On 29 October, his lawyer, Lilya Hemedzhy was able to visit Mustafayev in the Krasnodar SIZO [remand prison] where he has been held since being moved from Simferopol. She calls the conditions inhuman and “akin to torture” For a month and a half he was heldv in total isolation, but now another person has been placed in his cell which is a mere four square metres. That space also includes a toilet which is not in any way cordoned off. This is evidently unlawful and it is typical that Mustafayev’s official papers lie and say that he is in an ordinary cell.
Hemedzhy says that Mustafayev has written three complaints against the head of the Krasnodar SIZO. He and his lawyer view his treatment both as an element of pressure, with this having begun back in Simferopol, and as a method for isolating him from prisoners whom he would doubtless seek to help. It is not clear when he and another civic activist, Taras Ibragimov, will be moved, although six other Crimean Tatar political prisoners who were taken from Simferopol together with them have been moved to Rostov-on-Don where their ‘trial’ will take place.
Mustafayev was born on 5 May 1986 in Uzbekistan where his family was sent during Stalin’s Deportation. His family returned to independent Ukraine when he was very small. He and his wife, Maye, have four small children, two boys and two girls.
Mustafayev is a highly respected civic activist and journalist, and was one of the coordinators of the Crimean Solidarity initiative, formed to both help political prisoners and their families, and to provide information about the ever-increasing numbers of armed searches, arrests and political trials.
Mustafayev was also one of the first Crimean Tatars to understand the need for civic journalism and to begin streaming the constant searches and arrests online. As well as providing vital information to mainland Ukraine and abroad, this also alerted other activists who would immediately come to stand and peacefully show solidarity. The Russian occupation regime first reacted by rounding up men who were simply standing outside, with obedient ‘judges’ then jailing them for up to 10 or 15 days. When this overt intimidation failed to deter activists, more draconian forms of repression began. From the arrests on 11 October 2017, at least half of the people arrested on spurious ‘terrorism’ charges have been civic activists, including many from Crimean Solidarity.

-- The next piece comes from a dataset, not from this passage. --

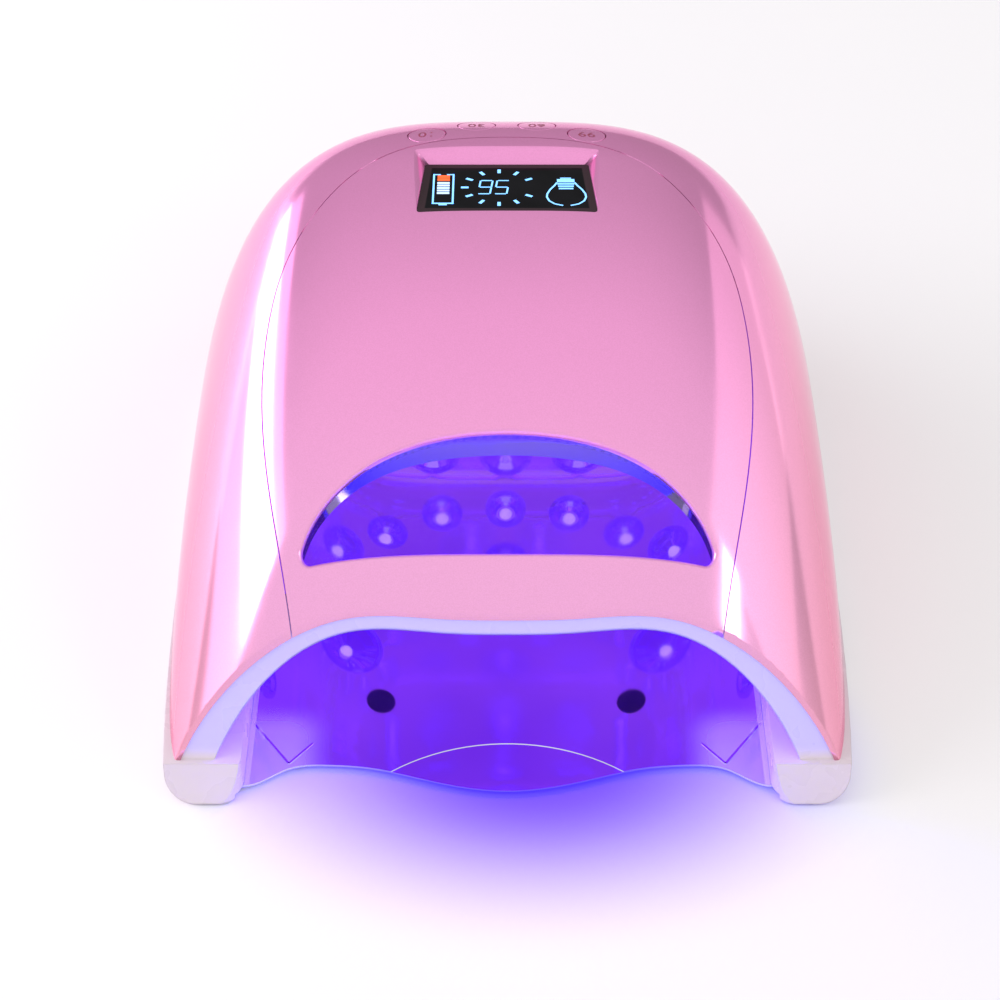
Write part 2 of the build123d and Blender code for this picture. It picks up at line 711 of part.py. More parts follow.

Although that bad record has now been broken, the arrests on 11 October 2017 of Suleyman (Marlen) Asanov; Ernest Ametov; Memet Belyalov; Timur Ibragimov; Seiran Saliev and Server Zekeryaev , and then on 21 May 2018 of Mustafayev and Smailov were the first time that Russia so obviously targeted Crimean Solidarity and other civic activists and journalists. The men are all facing huge sentences for alleged ‘involvement’ in Hizb ut-Tahrir, a peaceful pan-Islamist movement which is legal in Ukraine and is not known to have committed any acts of terrorism or violence anywhere in the world. Russia is literally the only country to have declared Hizb ut-Tahrir ‘terrorist’, and its Supreme Court did so in 2003 at an effectively secret hearing which was only made public when it was too late for it to be appealed.
All eight men were also informed on 23 February 2019 that they are being charged with ‘planning to violently seize power’ (under Article 278). This new charge is not based on any evidence about the men at all, and is often laid as a form of revenge when defendants refuse to ‘cooperate’ with the prosecution.